Engaging students in greater collaboration, and instilling initiative in curation and the promotion of information leads to truly independent learning, and setting up such learning environments is an opportunity that all teachers now have before them. There are few more gratifying feelings that being needed.

7. The children. 

Conclusion

Of course, so much of the technological addition to teaching has all been achieved mostly through our own initiative, having to source and implement the enterprising learning strategies. But this only provides another string to our bow, and in the context of how important 21st century skills are, another example of why teaching is such an amazing thing to do. Sometimes teaching is exhausting, but friends, always come back to the core of what we are doing.

We are change makers, and that is something to be proud of. Long live teaching, still the best job in the world!

Adapted image attribution flickr user alexandersaprykin; 6 Reasons Why Teaching Is The Best Job In The World

10 Comments

  • I’m glad you included the students on your list. I totally agree; they are my favorite part about teaching. I feel like it sounds cliché, but they are funny and energetic and capable and awesome. I’m 100% with you on this piece. Thanks for sharing!

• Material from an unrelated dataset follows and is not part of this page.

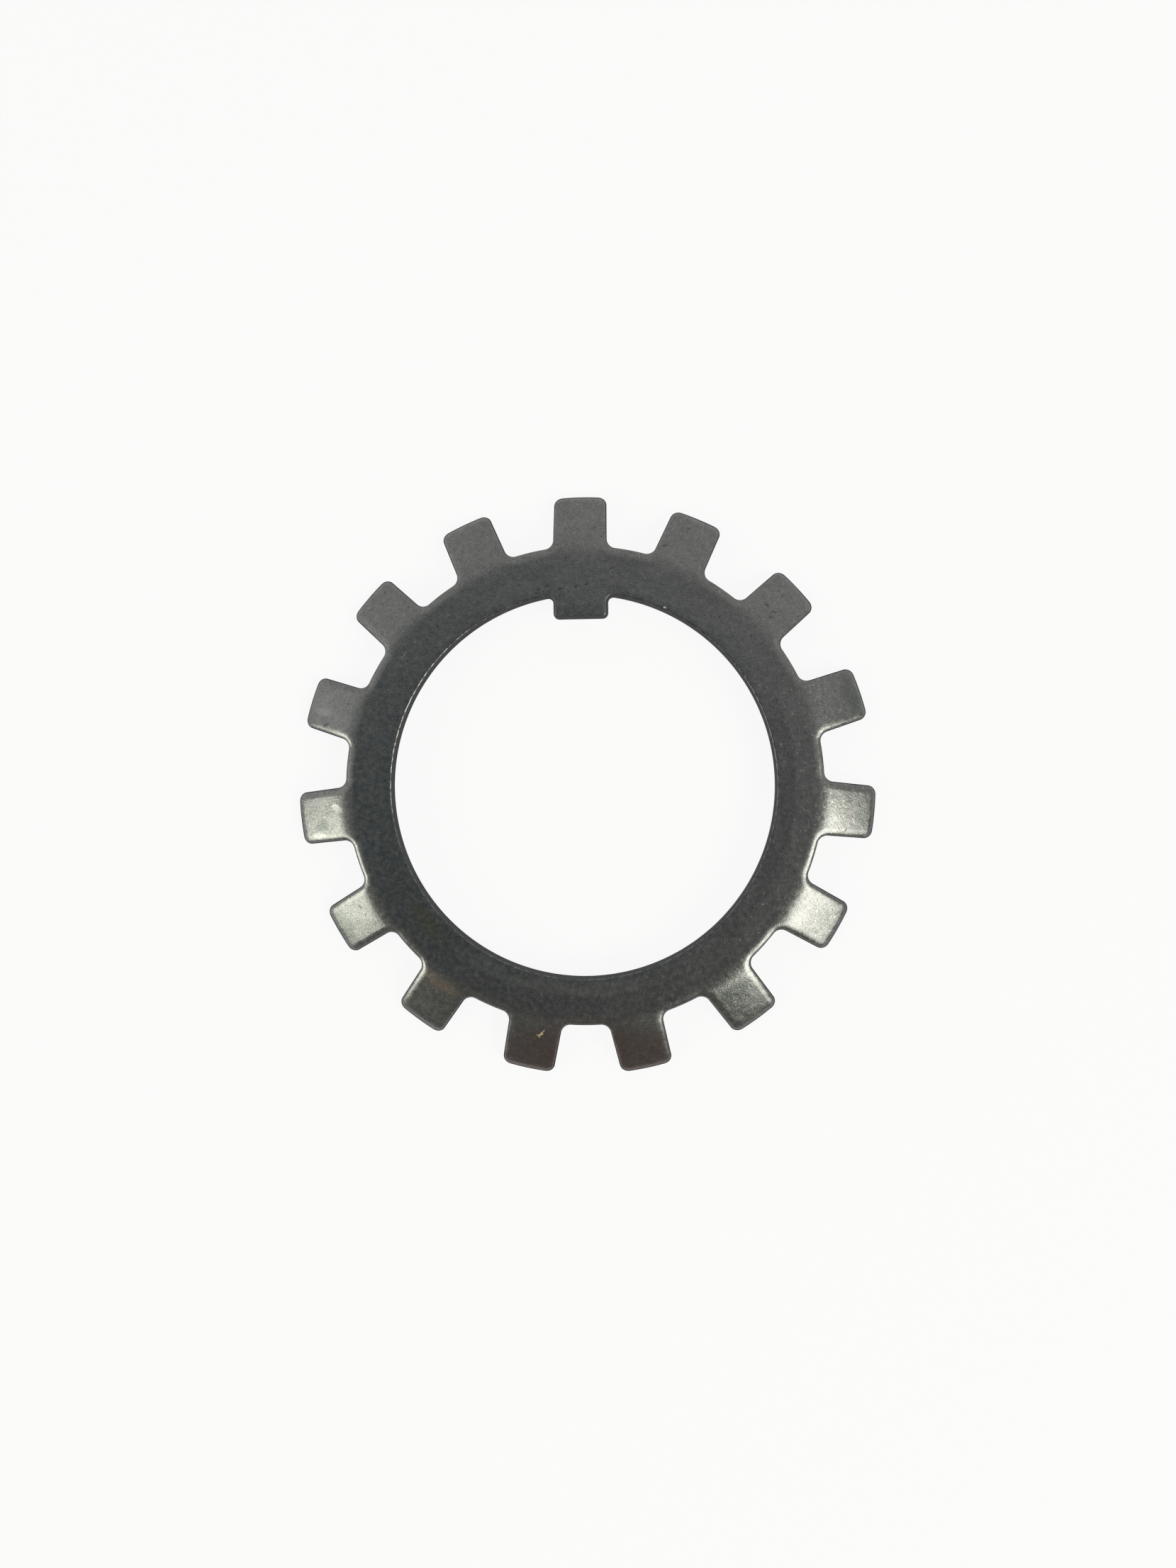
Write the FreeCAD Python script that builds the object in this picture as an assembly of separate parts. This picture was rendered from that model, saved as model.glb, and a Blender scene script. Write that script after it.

  • Teaching is a passion, a strong inner need of people who love to learn and share their knowledge and experiences with seekers like themselves. They live with the times in sync with their students whom they know and love and as a resource plough their knowledge, experience, skills and energies to assist them in their quest. An onerous and challenging task ,no doubt, which not many are capable of taking up and those who do have to be the cream, Yet in major parts of the world, it is the dregs in the learning community who opt for teaching as a profession. Reason is simple, a teacher does not contribute directly in the creation of material wealth by corporates and share it. And in the modern times money is the guiding factor and with it one can buy education, teachers, knowledge skills and experience and sometimes even values.

  • Sub teaching is undoubtedly rewarding—just does not pay enough to have things like a decent place to live in a decent area, a reliable car, the ability to date and hang out with friends regularly on outings, travel to remote places, keep the car properly gassed, consistently purchase groceries, not have to borrow money to pay bills…other than that it is great!

  • I can say I felt that way until 4 years ago. No passion and creativity can survive increasing class size, frozen pay, decimation of support personnel, charter school expansion, the test prep emphasis, NO new textbooks or supplies for three years running, constant harassment from the media and the District office about low scores in a city where all schools are eligible for free lunchz, lesson plans that are supposedcto be homogeneous within the grafe group, and constant legislative attacks on tenure, pensons, and evaluations.. Thank goodness I was able to retire on a good pension. I cannot even begin to think about recommending my profession to anyone.